WRAPUP 1-U.S. economy still on track, inflation benign, Fed says
Wed Oct 6, 2004 06:34 PM ET
By Alister Bull
WASHINGTON, Oct 6 (Reuters) - U.S. economic expansion remains on track and inflation under control, a senior Federal Reserve official said on Wednesday, while another top policy- maker warned that U.S. savings rates would likely remain weak.
"I think we're in a pretty solid situation and can look forward to a good long business expansion, provided we don't have any more unforeseen shocks," St. Louis Federal Reserve Bank President William Poole said.
"The US economy, the best we can forecast it, there's expected real growth proceeding at the rate of (a) 3-1/2 to four percent track and unemployment will be gradually coming down," he told reporters after a speech in Springfield, Missouri.

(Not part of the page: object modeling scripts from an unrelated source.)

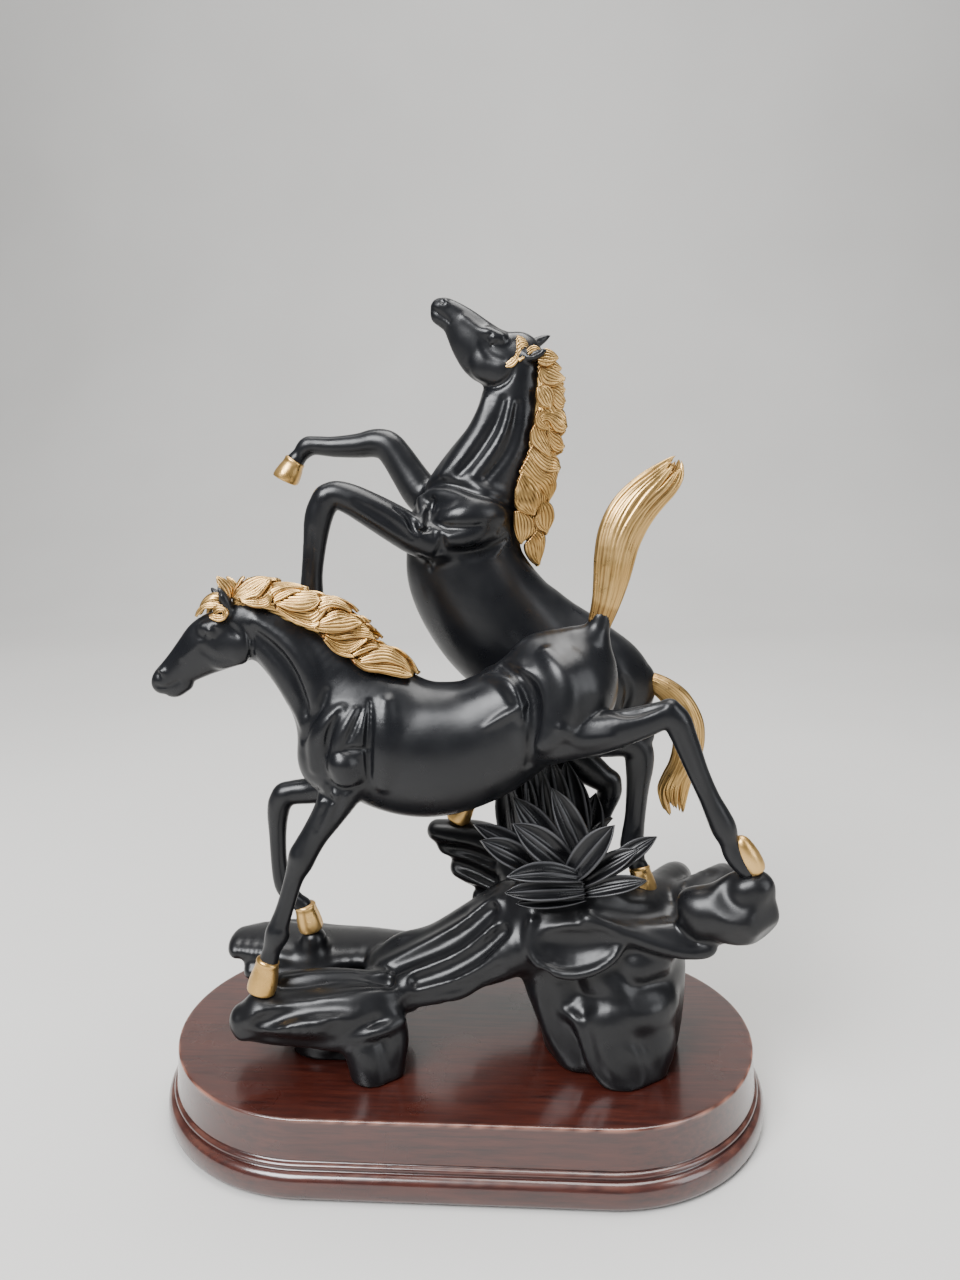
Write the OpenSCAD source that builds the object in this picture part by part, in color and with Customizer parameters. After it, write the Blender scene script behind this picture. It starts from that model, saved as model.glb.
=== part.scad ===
// Two cast horses with gilded manes, tails and hooves, on a rock with a rosette of leaves,
// screwed to an oval wooden plinth. +X is the viewer's right, -Y faces the viewer, +Z is up.
// The origin is the centre of the plinth's footprint, on the surface that it stands on.

/* [Plinth] */
// Length of the plinth's flat top
plinth_l = 180; // [150:1:216]
// Depth of the plinth's flat top, which is also twice the radius of its ends
plinth_w = 95; // [79:1:114]
// Height of the wooden plinth, without its pads
plinth_h = 22; // [18:0.5:28]
// How far the foot moulding stands out beyond the flat top
foot_out = 4; // [3:0.5:6]
// Height of the foot moulding
foot_h = 7.5; // [6:0.5:9]
// Width of the small bead above the foot moulding
bead_h = 2.4; // [1.6:0.2:3.2]

/* [Pads] */
// Diameter of each felt pad
pad_d = 14; // [10:1:18]
// Thickness of each felt pad
pad_t = 1; // [0.8:0.1:2]
// How far a pad's edge stays inside the plinth's flat top
pad_inset = 6; // [4:1:10]

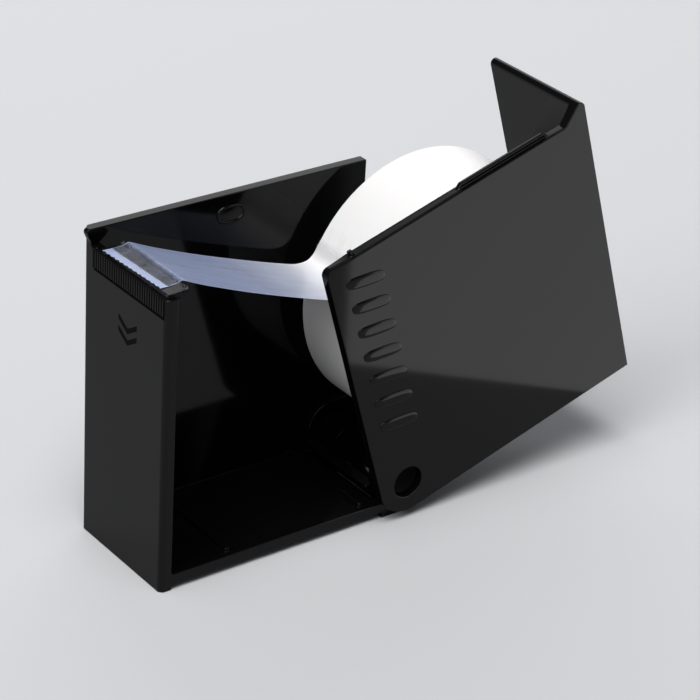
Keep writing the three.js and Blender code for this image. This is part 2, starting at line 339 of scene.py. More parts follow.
@dataclass(frozen=True)
class ClearPlastic:
    """Clear moulded plastic, faintly grey, with flow lines."""

    name: str = "clear_plastic"

    def build(self) -> bpy.types.Material:
        """Builds the node tree.

        Returns:
            The material.
        """
        tree = ShaderTree(self.name)
        flow = tree.noise(420.0, 2.0, (1.0, 0.2, 1.0))
        normal = tree.bump(flow, 0.3, 0.00008)
        return tree.surface(
            {
                "Base Color": tree.mix(flow, (0.035, 0.035, 0.045), (0.09, 0.09, 0.11)),
                "Roughness": 0.05 + flow * 0.08,
                "Transmission Weight": 0.93,
                "IOR": 1.18,
                "Specular IOR Level": 0.2,
                "Normal": normal,
            }
        )


@dataclass(frozen=True)
class TapeFilm:
    """Milky adhesive film; it looks clearest where it is stuck down on the cutter.

    The UV map runs from the cut end (0) to the roll (1), and across the width. Each veil is a
    place along it and how dense the film looks there.
    """

    name: str = "tape_film"
    veils: tuple[tuple[float, float], ...] = (
        (0.0, 0.54),
        (0.027, 0.46),
        (0.035, 0.02),
        (0.076, 0.03),
        (0.090, 0.14),
        (0.098, 0.42),
        (0.50, 0.47),
        (0.70, 0.72),
        (0.80, 0.96),
        (0.87, 0.96),
        (0.95, 0.0),
    )

    def build(self) -> bpy.types.Material:
        """Builds the node tree.

        Returns:
            The material.
        """
        tree = ShaderTree(self.name)
        run, across = tree.uv()
        streaks = tree.noise(700.0, 3.0, (0.12, 1.0, 0.12))
        cloud = tree.noise(160.0, 3.0)
        stops = [(place, (veil, veil, veil)) for place, veil in self.veils]
        ramp = tree.node(
            "ShaderNodeValToRGB", {"stops": stops}, {"Fac": run + (cloud - 0.5) * 0.014}
        )
        veil = Value(tree, ramp.outputs[0])
        alpha = (veil + (streaks - 0.5) * 0.16 + (cloud - 0.5) * 0.10).clamped()
        colour = tree.mix((run * 1.15).clamped() ** 3.0, (0.34, 0.41, 0.62), (0.70, 0.70, 0.71))
        edge = (across.above(0.985) + (1.0 - across).above(0.985)) * (1.0 - run.above(0.75))
        return tree.surface(
            {
                "Base Color": colour,
                "Roughness": 0.24 + streaks * 0.12,
                "Alpha": (alpha + edge * 0.2).clamped(),
                "Normal": tree.bump(streaks, 0.2, 0.00004),
                "IOR": 1.46,
            }
        )


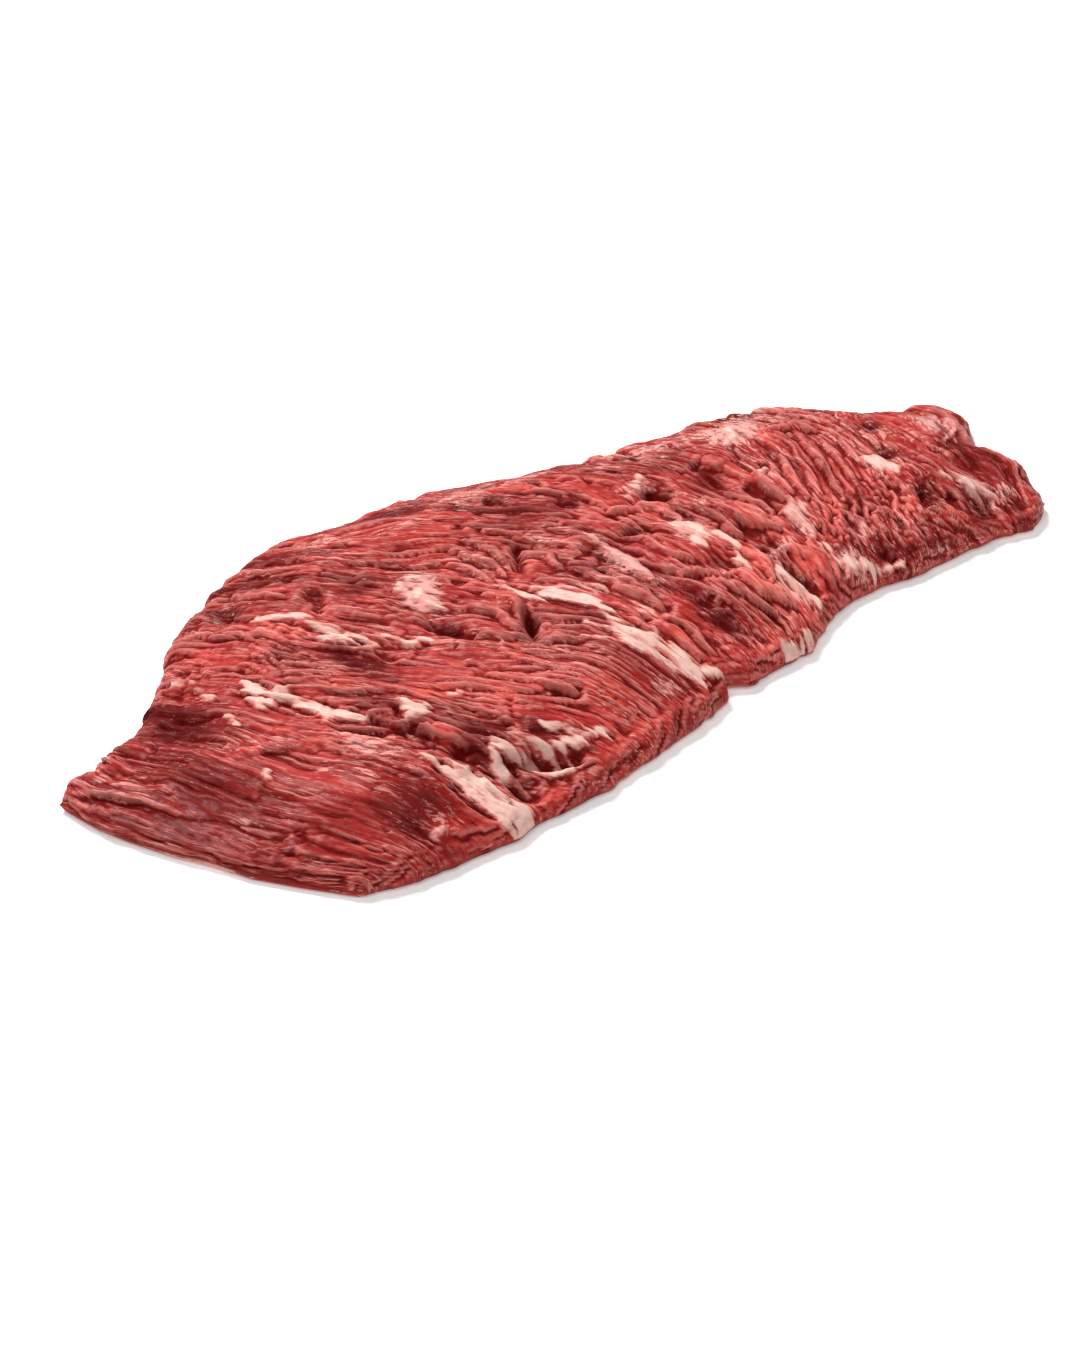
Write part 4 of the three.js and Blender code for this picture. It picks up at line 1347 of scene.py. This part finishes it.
def lay_table():
    """A flat square four metres wide, a hair under the slab."""
    signs = ((-1, -1), (1, -1), (1, 1), (-1, 1))
    corners = np.array([(x * TABLE_HALF, y * TABLE_HALF, TABLE_LEVEL) for x, y in signs], float)
    floor = new_mesh("table_top", corners, [np.array([[0, 1, 2, 3]])])
    floor.data.materials.append(table_top())


def soft_light(name, azimuth, elevation, distance, size, power):
    """A square soft light that faces the slab from a direction in degrees, at a distance in
    metres."""
    lamp = bpy.data.lights.new(name, "AREA")
    lamp.shape = "SQUARE"
    lamp.size = size
    lamp.energy = power
    lantern = bpy.data.objects.new(name, lamp)
    a, e = math.radians(azimuth), math.radians(elevation)
    away = (math.cos(e) * math.cos(a), math.cos(e) * math.sin(a), math.sin(e))
    lantern.location = [distance * part for part in away]
    lantern.rotation_mode = "XYZ"
    lantern.rotation_euler = (math.pi / 2 - e, 0, a + math.pi / 2)
    bpy.context.scene.collection.objects.link(lantern)


def studio():
    """White surroundings, a large soft light from behind on the left and a weak one from the
    front."""
    world = bpy.data.worlds.new("white_room")
    world.use_nodes = True
    world.node_tree.nodes["Background"].inputs["Color"].default_value = (1, 1, 1, 1)
    world.node_tree.nodes["Background"].inputs["Strength"].default_value = 0.2
    bpy.context.scene.world = world
    soft_light("window_light", azimuth=85, elevation=58, distance=1.6, size=0.6, power=36)
    soft_light("fill_light", azimuth=215, elevation=55, distance=1.8, size=1.2, power=12)
    bpy.context.scene.view_settings.view_transform = "Standard"


def photo_camera():
    """The camera of the photograph: on the line that leaves its aim backwards along the view."""
    a, e = math.radians(CAMERA_AZIMUTH), math.radians(CAMERA_ELEVATION)
    forward = np.array([math.cos(e) * math.cos(a), math.cos(e) * math.sin(a), -math.sin(e)])
    aim = np.array([CAMERA_AIM[0] - SHIFT_X, CAMERA_AIM[1] - SHIFT_Y, 0])
    data = bpy.data.cameras.new("photo_camera")
    data.lens = LENS
    data.sensor_width = SENSOR
    data.clip_start = 0.05
    data.clip_end = 20
    camera = bpy.data.objects.new("photo_camera", data)
    camera.location = (aim - forward * CAMERA_DISTANCE) * MM
    camera.rotation_mode = "XYZ"
    camera.rotation_euler = (math.pi / 2 - e, 0, a - math.pi / 2)
    bpy.context.scene.collection.objects.link(camera)
    bpy.context.scene.camera = camera


lay_table()
studio()
photo_camera()
body = steak_body()
body.data.materials.append(raw_beef())
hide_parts("steak")
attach(body, "root")
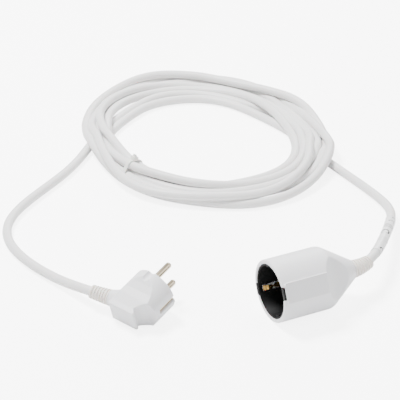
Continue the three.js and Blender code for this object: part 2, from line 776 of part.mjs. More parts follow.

The country's economy stuttered during the second quarter amid record oil prices but the Fed has said that momentum has been restored, underpinning forecasts it will raise interest rates another quarter point before the end of 2004.
But Poole, a voting member of the Fed's policy committee this year, noted its recent statements that policy would be tightened at a measured pace should not be taken as an "ironclad" commitment to mechanically move every meeting.
"It is possible -- I would argue likely at some point -- that new information will cause the FOMC to adjust the target at a pace different from what is currently anticipated."
"The pace could be faster or slower, depending on how the economy evolves," he told the Ozark Chapter of the Society of Financial Service Professionals added.
The Federal Open Market Committee meets again this year on Nov. 10 and Dec. 14.
HOW HIGH?
The Fed has upped its benchmark funds target rate by a quarter percentage point three times this year to 1.75 percent and markets expect to see 2.0 percent by the year's end.
Analysts are divided on how much further the Fed will go, with some seeing it taking a long pause at two percent to ensure economic expansion is not derailed by high oil prices. But Poole cautioned this would be determined by events.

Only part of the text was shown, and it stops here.